Nissan to boost global market share to 8% in FY 2016
Japanese auto giant Nissan Motor on Monday said it would aim to achieve a global market share of eight percent by the end of fiscal 2016 as it unveiled a six-year business plan.business Updated: Jun 27, 2011 12:54 IST
Japanese auto giant Nissan Motor on Monday said it would aim to achieve a global market share of eight percent by the end of fiscal 2016 as it unveiled a six-year business plan.
Nissan, which is 44.3 percent owned by French partner Renault, also said it aimed to lift its operating profit margin to eight percent in that period under its "Nissan Power 88" growth plan.
Japan's second-biggest auto maker by volume, after Toyota, had a 5.8 percent global market share last year.
The plan will see the Nissan-Renault alliance aim for cumulative electric vehicle sales of 1.5 million units in that period. Nissan last year began selling its all-electric Leaf car in Japan, the United States and some parts of Europe.
It said it would also aim for a 10 percent share of the Chinese market while boosting its presence in economies such as Brazil -- where it will build a new factory -- Russia and India, as well as the next wave of emerging economies.
Nissan currently has a 6.2 percent market share in China.
"In 2012, we will have nearly doubled our production capacity to 1.2 million units," in China, company president and CEO Carlos Ghosn told reporters.

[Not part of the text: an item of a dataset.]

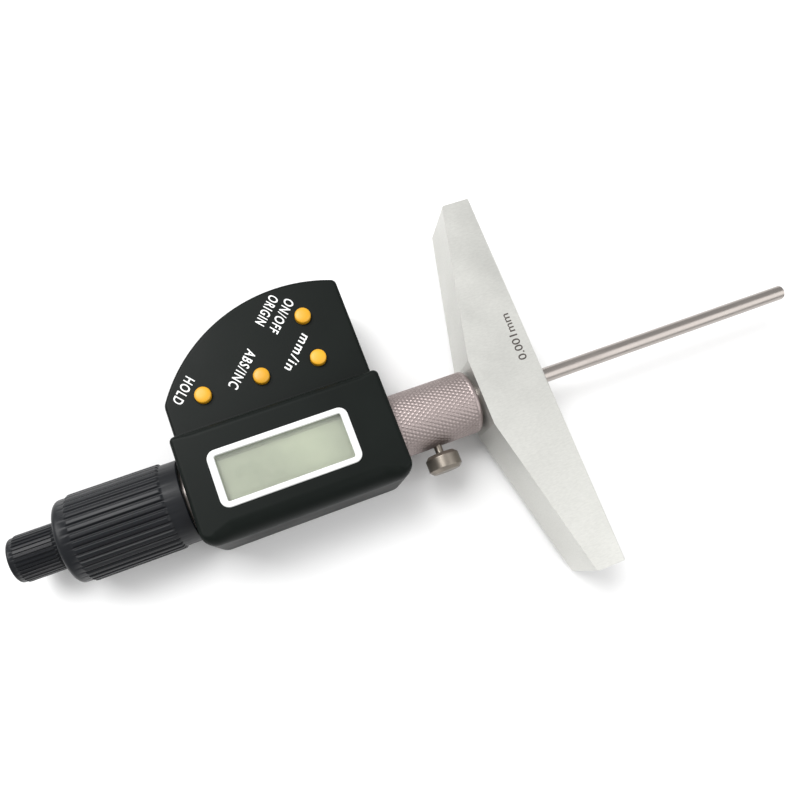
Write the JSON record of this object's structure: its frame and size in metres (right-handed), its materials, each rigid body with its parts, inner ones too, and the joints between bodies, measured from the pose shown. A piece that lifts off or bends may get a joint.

"We will further increase our capacity to be in line with our goal of 10 percent market share," he said.
The firm will continue to focus on zero-emission vehicles and low-emission technologies while also aiming for a 10 percent share of the global luxury market with its Infiniti brand.
The automaker last week said annual net profit this fiscal year will fall 15 percent year-on-year after Japan's March 11 earthquake hit output, while it also struggles with high raw material costs and a strong yen.
The 9.0-magnitude quake and tsunami destroyed entire towns, left 23,000 dead or missing and crippled electricity-generating facilities, including a nuclear power plant at the centre of an ongoing atomic crisis.
Japanese firms were hit hard by power and chronic parts supply shortages, with the likes of Nissan, Toyota and Honda having to sharply cut production and shut plants due to a lack of crucial components.
Nissan shares closed up 0.11% at 845 yen ahead of the announcement.